Conversations Contributors - Roberta DeBiasi
Roberta L. DeBiasi, Faculty, Infectious Disease, Children's National Medical Center
Roberta Lynn DeBiasi, MD, recently joined Children’s National Medical Center and the George Washington University School of Medicine and Health Sciences as an associate professor of Pediatrics in the Division of Pediatric Infectious Diseases, and an investigator at Children’s Research Institute in the Center for Cancer and Immunology.
After graduating Phi Beta Kappa from Boston University, she received her Doctorate in Medicine at the University of Virginia School of Medicine, and then completed her internship and residency in Pediatrics at the University of California, Davis Medical Center. She completed a fellowship in Pediatric Infectious Diseases at the University of Colorado and subsequently joined the faculty there. After ten years in Colorado, she relocated to the DC area in 2006.
Dr. DeBiasi has a multitude of research interests, including mechanisms of viral pathogenesis and the development of new treatments for serious viral infections. She is the author of original research, review articles, and book chapters, spanning a broad list of topics including infections of the heart and central nervous system, as well as pediatric immunization. For her research contributions, she was awarded the Infectious Diseases Society of America Young Investigator Award in 2000 and subsequently, a five year grant from the NIH National Institute of Allergy and Infectious Disease.
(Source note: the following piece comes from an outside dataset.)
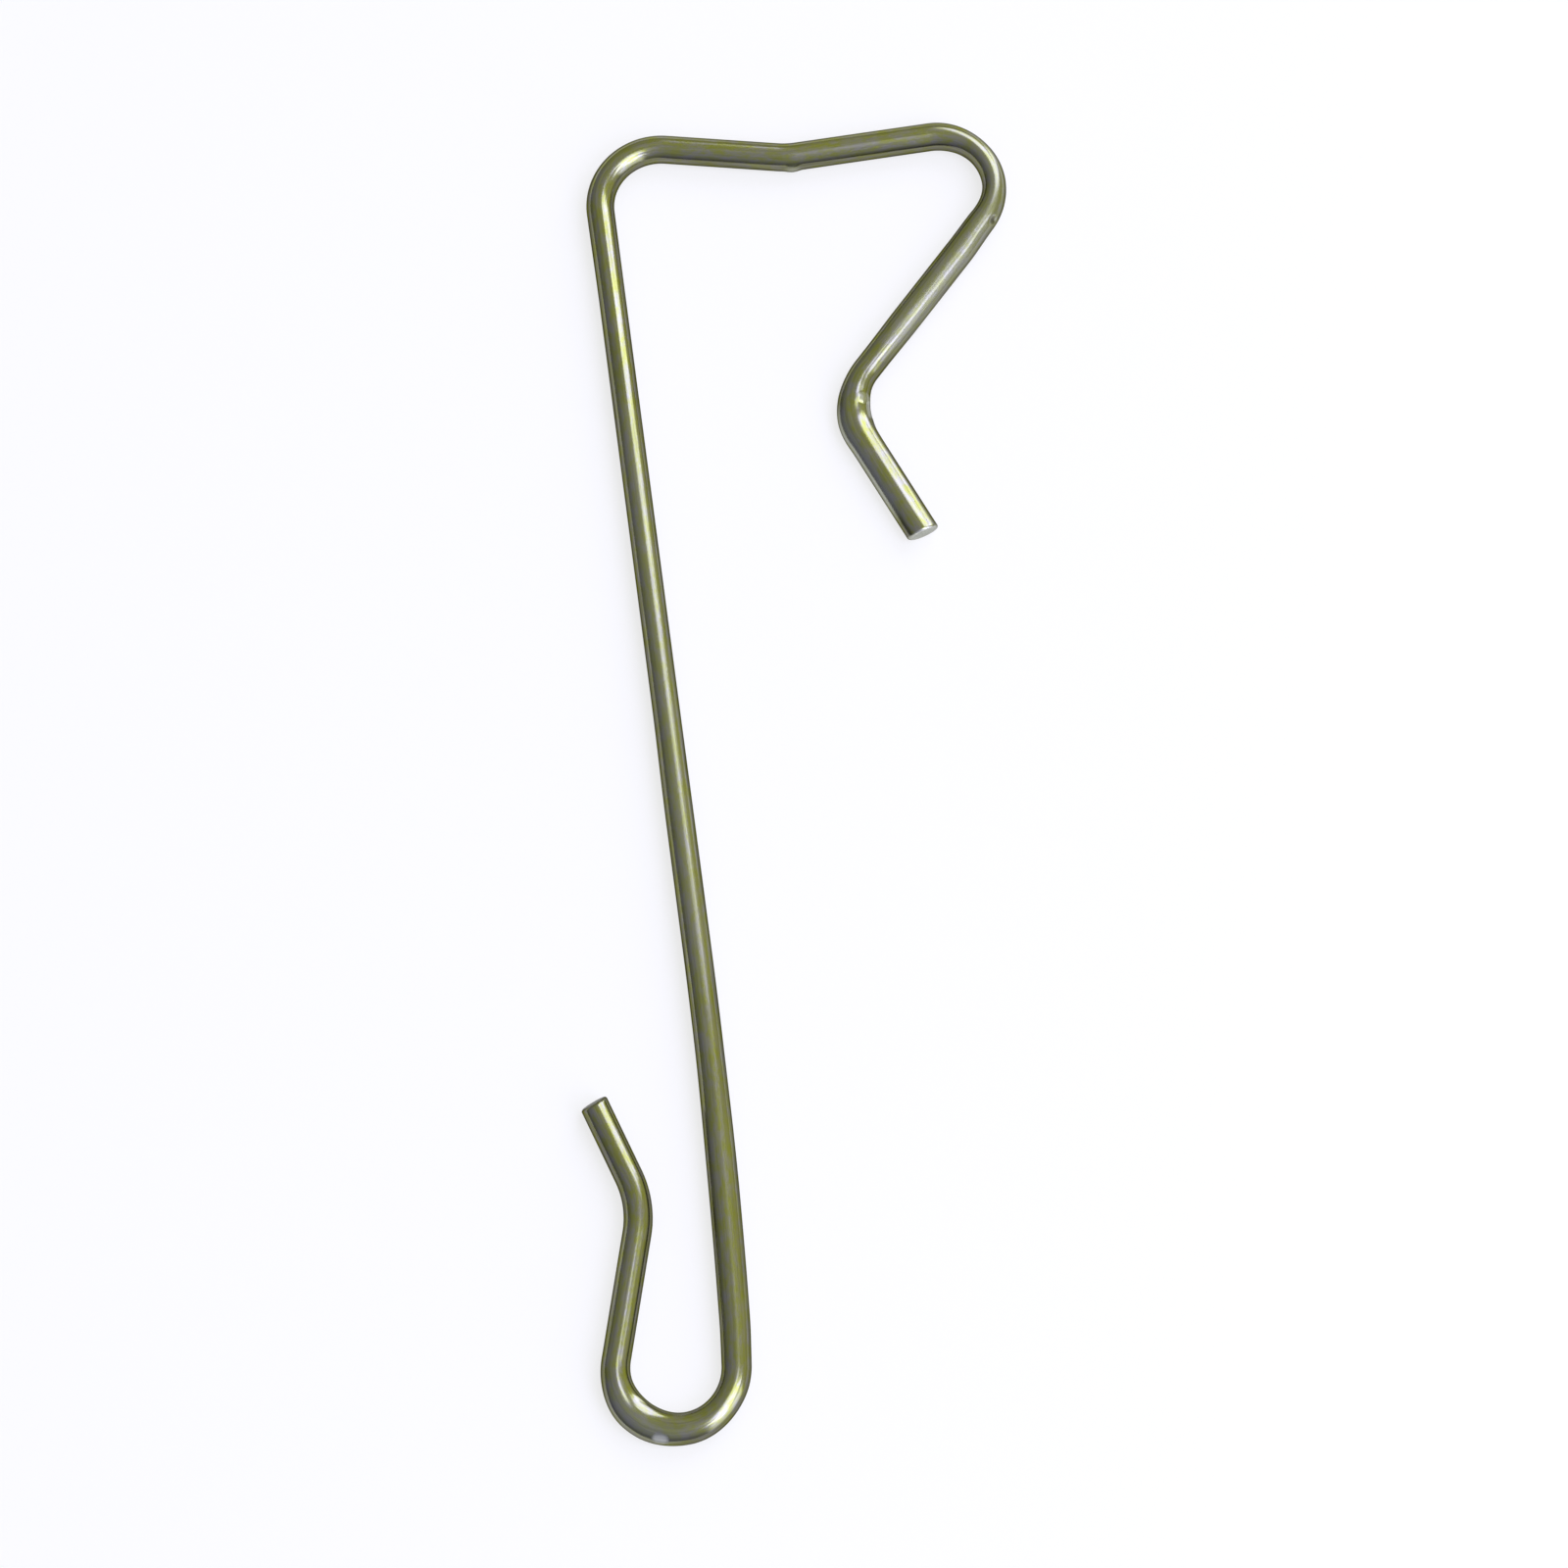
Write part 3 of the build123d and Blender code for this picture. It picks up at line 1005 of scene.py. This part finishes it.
def studio_room():
    """A world whose brightness and tint change evenly with direction."""
    room = bpy.data.worlds.new("studio_room")
    room.use_nodes = True
    tree = room.node_tree
    tree.nodes.clear()
    direction = add_node(tree, "ShaderNodeTexCoord").outputs["Generated"]
    toward_light = add_node(tree, VECTOR_MATH, direction, bright_side, operation="DOT_PRODUCT")
    brightness = add_node(tree, "ShaderNodeMapRange", toward_light.outputs["Value"], sockets={
        "From Min": -1.0, "From Max": 1.0, "To Min": room_dark, "To Max": room_bright,
    })
    toward_cool = add_node(tree, VECTOR_MATH, direction, cool_side, operation="DOT_PRODUCT")
    coolness = add_node(tree, "ShaderNodeMapRange", toward_cool.outputs["Value"], sockets={
        "From Min": -1.0, "From Max": 1.0,
    })
    tint = add_node(tree, "ShaderNodeMix", coolness, data_type="RGBA", sockets={
        MIX_A: warm_walls, MIX_B: cool_walls,
    })
    walls = add_node(tree, "ShaderNodeBackground", tint.outputs[MIX_RESULT], brightness)
    add_node(tree, "ShaderNodeOutputWorld", walls)
    return room


bpy.context.scene.world = studio_room()
room_middle = (room_dark + room_bright) / 2
overhead_gain = (room_bright - room_middle) * bright_side[2]
room_light = room_middle + overhead_gain * floor_share_of_gain
print("floor gets", round(panel_light + room_light, 2), "of what white needs")

# %% [markdown]
# ## Camera
# A long lens looks down on the hook, tilted a little so that it looks from beyond the bowl, and
# turned so that the shank leans in the view. The lens is long because a hook seen from near
# by would swell towards its near end.

# %% Camera
camera_distance = 0.7  # metres
camera_lens = 171.3  # millimetres
camera_tilt = radians(17.5)
view_turn = radians(-7.367)
look_offset = Vector((-2.645 * mm, -2.598 * mm, 0))

view_up = Vector((sin(-view_turn), cos(view_turn), 0))
toward_camera = -sin(camera_tilt) * view_up + Vector((0, 0, cos(camera_tilt)))
camera_up = cos(camera_tilt) * view_up + Vector((0, 0, sin(camera_tilt)))
camera_data = bpy.data.cameras.new("camera")
camera_data.lens = camera_lens
camera_data.clip_end = 4 * floor_size
camera = bpy.data.objects.new("camera", camera_data)
bpy.context.scene.collection.objects.link(camera)
look_at = hook_middle + look_offset
camera.matrix_world = Matrix.Translation(look_at + camera_distance * toward_camera) @ Matrix((
    camera_up.cross(toward_camera), camera_up, toward_camera,
)).transposed().to_4x4()
bpy.context.scene.camera = camera
bpy.context.scene.view_settings.view_transform = "Standard"
print("camera at, mm:", [round(v / mm, 1) for v in camera.matrix_world.translation])

# %% [markdown]
# ## The size of what is seen
# The box of the wire that is seen is printed here, to stand beside the CAD box printed at the
# start. The wire that is seen has to keep the CAD model's size to a fraction of a millimetre.

# %% Size
low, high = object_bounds()
print("visual box, mm:", [round(side / mm, 2) for side in high - low])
Her basic science research focuses on the pathogenesis and delineation of key signaling pathways in viral myocarditis, including virus-induced apoptosis. Using genomic and proteomic approaches in an in-vitro and in-vivo animal model of viral myocarditis, she is working to discover novel antiviral strategies for treatment of severe viral infections, including myocarditis, encephalitis, and hepatitis. Her clinical expertise and clinical research interests include infections of the central nervous system, viral myocarditis, and emerging infectious diseases. She is an active member of the NIAID Collaborative Antiviral Study Group.